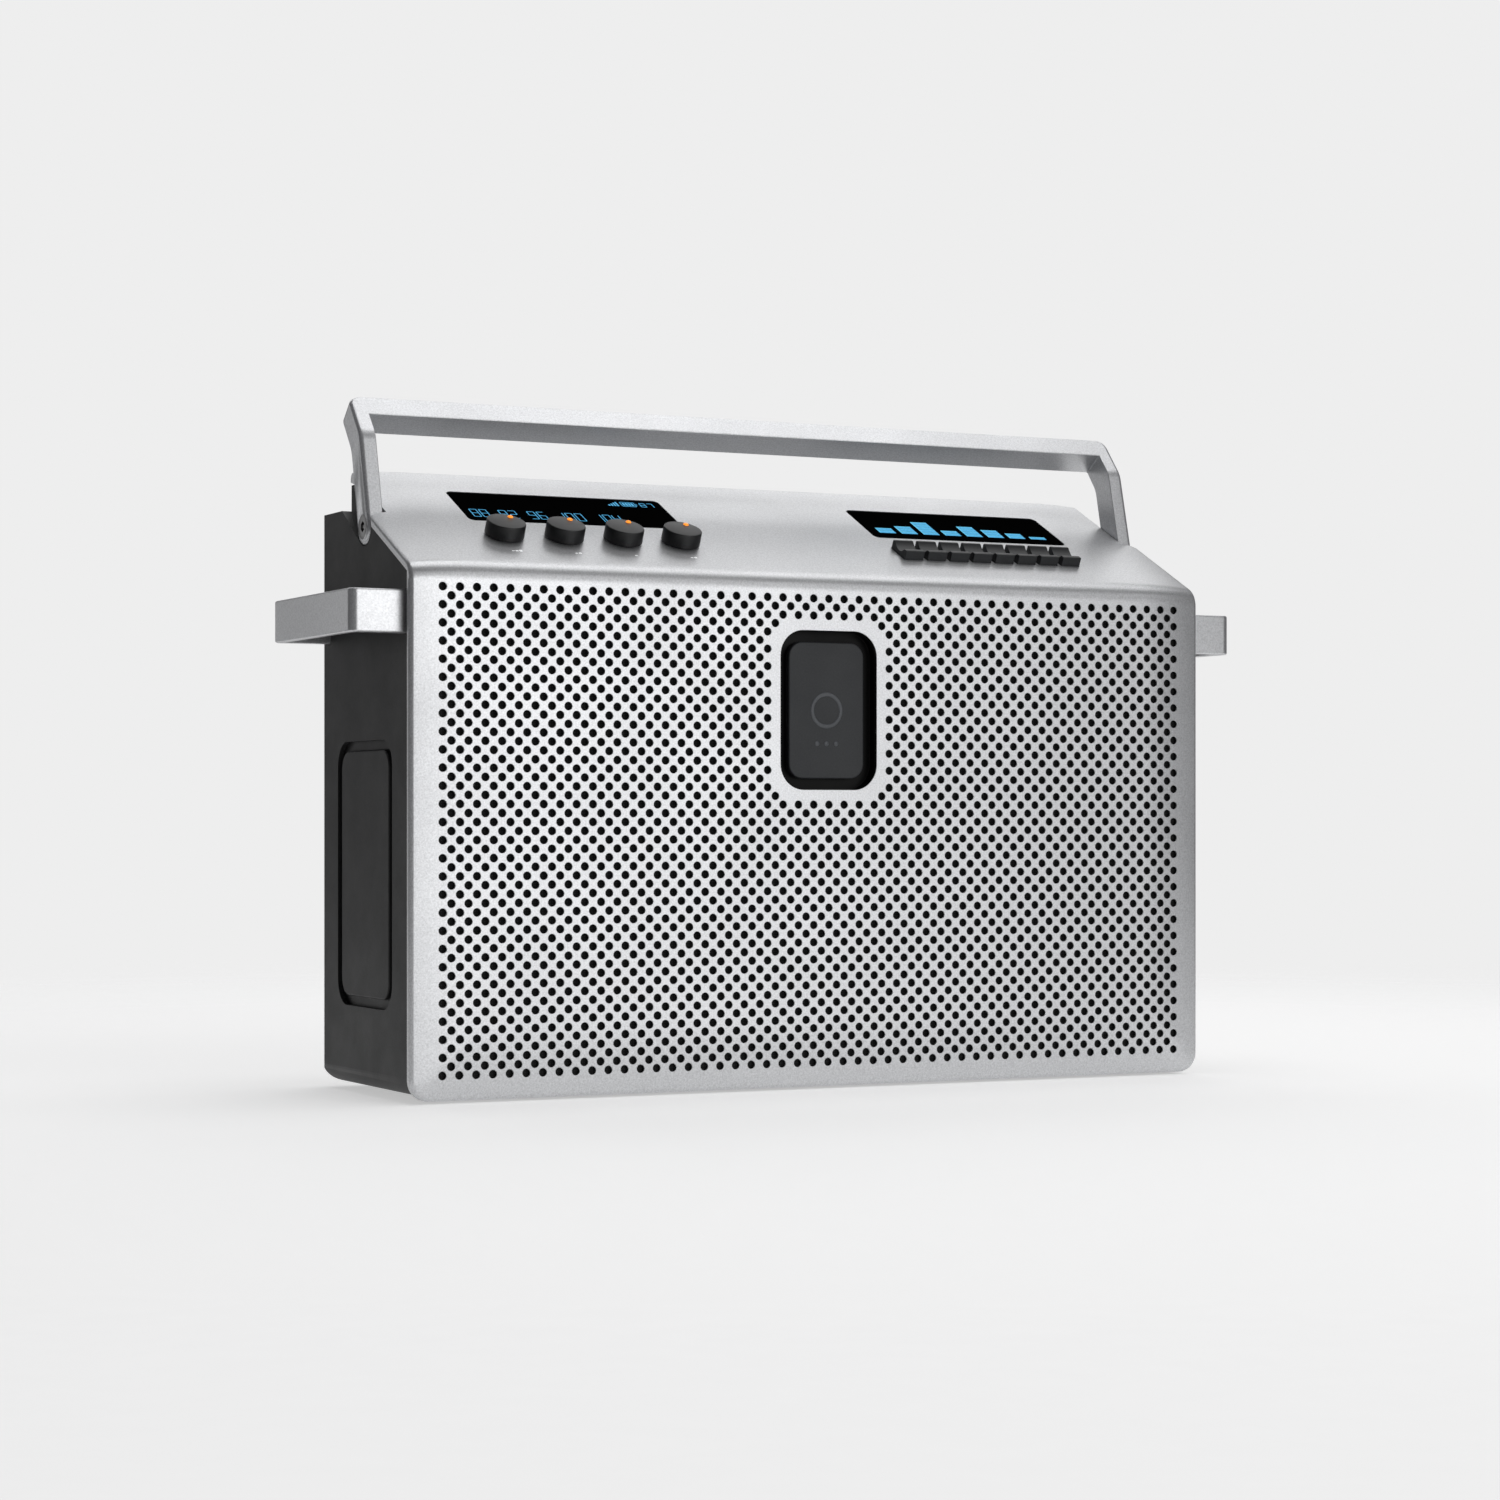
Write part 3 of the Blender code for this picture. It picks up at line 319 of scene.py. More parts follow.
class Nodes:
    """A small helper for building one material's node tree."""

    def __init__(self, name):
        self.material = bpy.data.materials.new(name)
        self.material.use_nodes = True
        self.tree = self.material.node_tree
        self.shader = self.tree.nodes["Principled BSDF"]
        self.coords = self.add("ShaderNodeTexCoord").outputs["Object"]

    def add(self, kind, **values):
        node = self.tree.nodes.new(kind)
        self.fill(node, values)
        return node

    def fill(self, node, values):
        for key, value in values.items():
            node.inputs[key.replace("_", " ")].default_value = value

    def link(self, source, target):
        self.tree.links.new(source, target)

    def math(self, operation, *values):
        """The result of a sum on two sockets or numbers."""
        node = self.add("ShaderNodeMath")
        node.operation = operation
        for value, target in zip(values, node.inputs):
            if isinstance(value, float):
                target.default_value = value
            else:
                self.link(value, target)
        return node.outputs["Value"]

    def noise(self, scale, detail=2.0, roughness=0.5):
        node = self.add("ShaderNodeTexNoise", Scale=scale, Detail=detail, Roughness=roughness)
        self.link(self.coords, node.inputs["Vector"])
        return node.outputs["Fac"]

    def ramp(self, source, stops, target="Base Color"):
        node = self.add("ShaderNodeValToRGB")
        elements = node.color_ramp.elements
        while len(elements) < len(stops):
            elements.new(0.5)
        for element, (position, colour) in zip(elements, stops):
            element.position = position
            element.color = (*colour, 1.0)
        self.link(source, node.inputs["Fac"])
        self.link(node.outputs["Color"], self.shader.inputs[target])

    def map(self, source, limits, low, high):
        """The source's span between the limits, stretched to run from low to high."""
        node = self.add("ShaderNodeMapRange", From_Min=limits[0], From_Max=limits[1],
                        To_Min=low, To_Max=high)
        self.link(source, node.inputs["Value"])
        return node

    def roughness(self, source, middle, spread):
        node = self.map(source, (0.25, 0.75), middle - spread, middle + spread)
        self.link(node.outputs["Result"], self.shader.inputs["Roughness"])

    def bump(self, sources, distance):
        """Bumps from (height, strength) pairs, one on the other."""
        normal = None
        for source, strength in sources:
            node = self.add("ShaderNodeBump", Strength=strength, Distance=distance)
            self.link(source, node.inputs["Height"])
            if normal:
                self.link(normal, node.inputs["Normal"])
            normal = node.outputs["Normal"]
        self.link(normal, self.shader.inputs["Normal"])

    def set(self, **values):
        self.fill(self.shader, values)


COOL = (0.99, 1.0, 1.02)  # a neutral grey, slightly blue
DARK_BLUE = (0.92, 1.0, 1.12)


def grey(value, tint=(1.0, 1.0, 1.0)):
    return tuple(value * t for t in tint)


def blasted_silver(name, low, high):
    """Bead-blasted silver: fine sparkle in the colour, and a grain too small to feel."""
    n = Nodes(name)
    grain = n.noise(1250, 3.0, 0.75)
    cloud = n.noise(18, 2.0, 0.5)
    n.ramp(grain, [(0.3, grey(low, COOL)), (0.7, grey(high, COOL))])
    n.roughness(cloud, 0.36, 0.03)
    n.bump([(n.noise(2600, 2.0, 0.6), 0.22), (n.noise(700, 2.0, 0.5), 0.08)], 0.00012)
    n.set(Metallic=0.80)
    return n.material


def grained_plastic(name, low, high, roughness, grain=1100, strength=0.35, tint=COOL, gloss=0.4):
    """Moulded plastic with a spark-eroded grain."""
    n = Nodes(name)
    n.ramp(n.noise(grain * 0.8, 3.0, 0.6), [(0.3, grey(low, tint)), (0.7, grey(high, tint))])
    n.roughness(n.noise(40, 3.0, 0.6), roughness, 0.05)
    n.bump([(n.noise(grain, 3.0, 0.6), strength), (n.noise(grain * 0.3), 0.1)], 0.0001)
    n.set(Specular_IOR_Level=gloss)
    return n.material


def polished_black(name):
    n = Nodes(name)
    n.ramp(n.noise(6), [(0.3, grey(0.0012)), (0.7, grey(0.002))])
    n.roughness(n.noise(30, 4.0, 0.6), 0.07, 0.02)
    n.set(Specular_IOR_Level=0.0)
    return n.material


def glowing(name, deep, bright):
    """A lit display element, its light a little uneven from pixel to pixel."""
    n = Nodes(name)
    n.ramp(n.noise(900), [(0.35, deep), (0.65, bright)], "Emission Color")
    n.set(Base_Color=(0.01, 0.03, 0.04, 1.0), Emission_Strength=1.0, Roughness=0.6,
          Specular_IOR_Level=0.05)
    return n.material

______

=== Exercise requirements ===
Each line of the listing above should be output exactly.

=== Exercise response ===
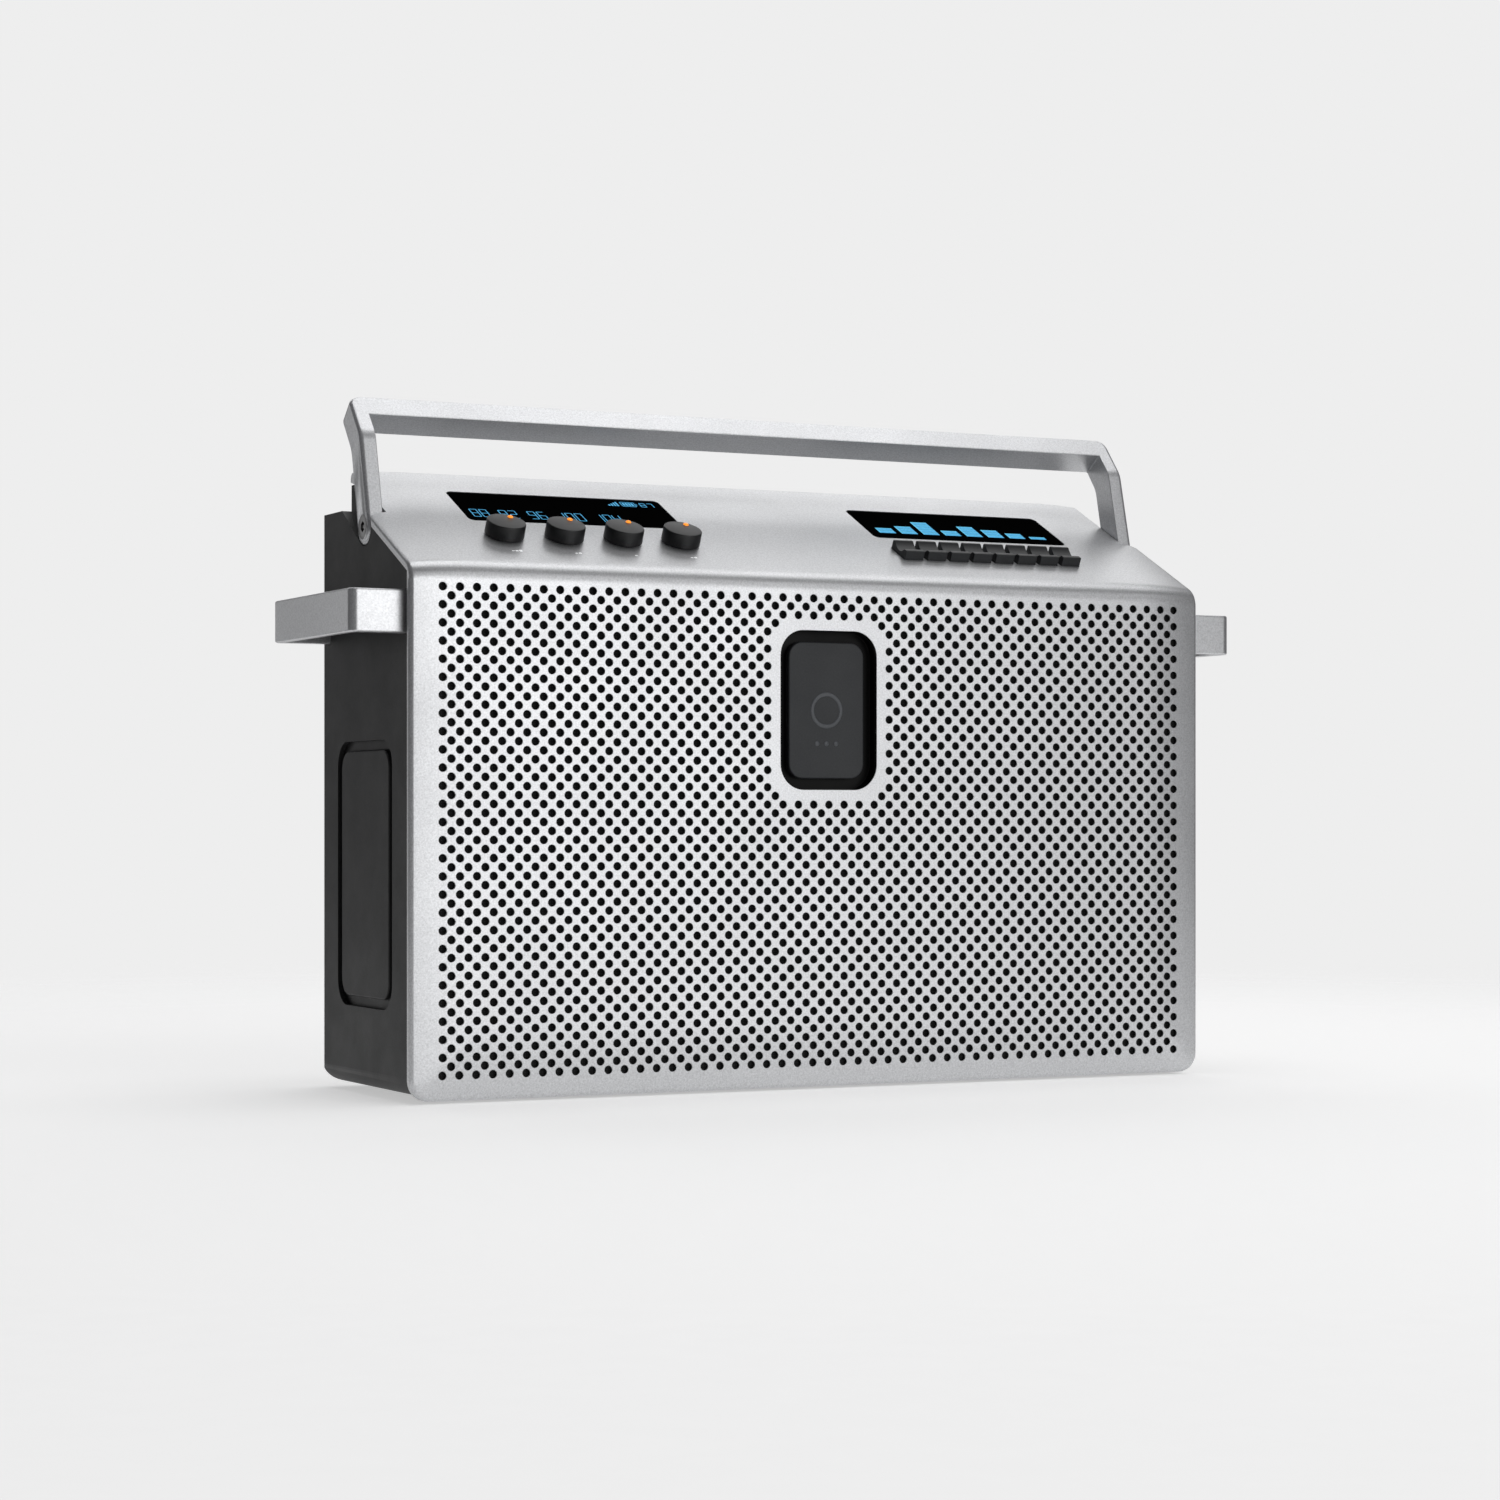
Write part 3 of the Blender code for this picture. It picks up at line 319 of scene.py. More parts follow.
class Nodes:
    """A small helper for building one material's node tree."""

    def __init__(self, name):
        self.material = bpy.data.materials.new(name)
        self.material.use_nodes = True
        self.tree = self.material.node_tree
        self.shader = self.tree.nodes["Principled BSDF"]
        self.coords = self.add("ShaderNodeTexCoord").outputs["Object"]

    def add(self, kind, **values):
        node = self.tree.nodes.new(kind)
        self.fill(node, values)
        return node

    def fill(self, node, values):
        for key, value in values.items():
            node.inputs[key.replace("_", " ")].default_value = value

    def link(self, source, target):
        self.tree.links.new(source, target)

    def math(self, operation, *values):
        """The result of a sum on two sockets or numbers."""
        node = self.add("ShaderNodeMath")
        node.operation = operation
        for value, target in zip(values, node.inputs):
            if isinstance(value, float):
                target.default_value = value
            else:
                self.link(value, target)
        return node.outputs["Value"]

    def noise(self, scale, detail=2.0, roughness=0.5):
        node = self.add("ShaderNodeTexNoise", Scale=scale, Detail=detail, Roughness=roughness)
        self.link(self.coords, node.inputs["Vector"])
        return node.outputs["Fac"]

    def ramp(self, source, stops, target="Base Color"):
        node = self.add("ShaderNodeValToRGB")
        elements = node.color_ramp.elements
        while len(elements) < len(stops):
            elements.new(0.5)
        for element, (position, colour) in zip(elements, stops):
            element.position = position
            element.color = (*colour, 1.0)
        self.link(source, node.inputs["Fac"])
        self.link(node.outputs["Color"], self.shader.inputs[target])

    def map(self, source, limits, low, high):
        """The source's span between the limits, stretched to run from low to high."""
        node = self.add("ShaderNodeMapRange", From_Min=limits[0], From_Max=limits[1],
                        To_Min=low, To_Max=high)
        self.link(source, node.inputs["Value"])
        return node

    def roughness(self, source, middle, spread):
        node = self.map(source, (0.25, 0.75), middle - spread, middle + spread)
        self.link(node.outputs["Result"], self.shader.inputs["Roughness"])

    def bump(self, sources, distance):
        """Bumps from (height, strength) pairs, one on the other."""
        normal = None
        for source, strength in sources:
            node = self.add("ShaderNodeBump", Strength=strength, Distance=distance)
            self.link(source, node.inputs["Height"])
            if normal:
                self.link(normal, node.inputs["Normal"])
            normal = node.outputs["Normal"]
        self.link(normal, self.shader.inputs["Normal"])

    def set(self, **values):
        self.fill(self.shader, values)


COOL = (0.99, 1.0, 1.02)  # a neutral grey, slightly blue
DARK_BLUE = (0.92, 1.0, 1.12)


def grey(value, tint=(1.0, 1.0, 1.0)):
    return tuple(value * t for t in tint)


def blasted_silver(name, low, high):
    """Bead-blasted silver: fine sparkle in the colour, and a grain too small to feel."""
    n = Nodes(name)
    grain = n.noise(1250, 3.0, 0.75)
    cloud = n.noise(18, 2.0, 0.5)
    n.ramp(grain, [(0.3, grey(low, COOL)), (0.7, grey(high, COOL))])
    n.roughness(cloud, 0.36, 0.03)
    n.bump([(n.noise(2600, 2.0, 0.6), 0.22), (n.noise(700, 2.0, 0.5), 0.08)], 0.00012)
    n.set(Metallic=0.80)
    return n.material


def grained_plastic(name, low, high, roughness, grain=1100, strength=0.35, tint=COOL, gloss=0.4):
    """Moulded plastic with a spark-eroded grain."""
    n = Nodes(name)
    n.ramp(n.noise(grain * 0.8, 3.0, 0.6), [(0.3, grey(low, tint)), (0.7, grey(high, tint))])
    n.roughness(n.noise(40, 3.0, 0.6), roughness, 0.05)
    n.bump([(n.noise(grain, 3.0, 0.6), strength), (n.noise(grain * 0.3), 0.1)], 0.0001)
    n.set(Specular_IOR_Level=gloss)
    return n.material


def polished_black(name):
    n = Nodes(name)
    n.ramp(n.noise(6), [(0.3, grey(0.0012)), (0.7, grey(0.002))])
    n.roughness(n.noise(30, 4.0, 0.6), 0.07, 0.02)
    n.set(Specular_IOR_Level=0.0)
    return n.material


def glowing(name, deep, bright):
    """A lit display element, its light a little uneven from pixel to pixel."""
    n = Nodes(name)
    n.ramp(n.noise(900), [(0.35, deep), (0.65, bright)], "Emission Color")
    n.set(Base_Color=(0.01, 0.03, 0.04, 1.0), Emission_Strength=1.0, Roughness=0.6,
          Specular_IOR_Level=0.05)
    return n.material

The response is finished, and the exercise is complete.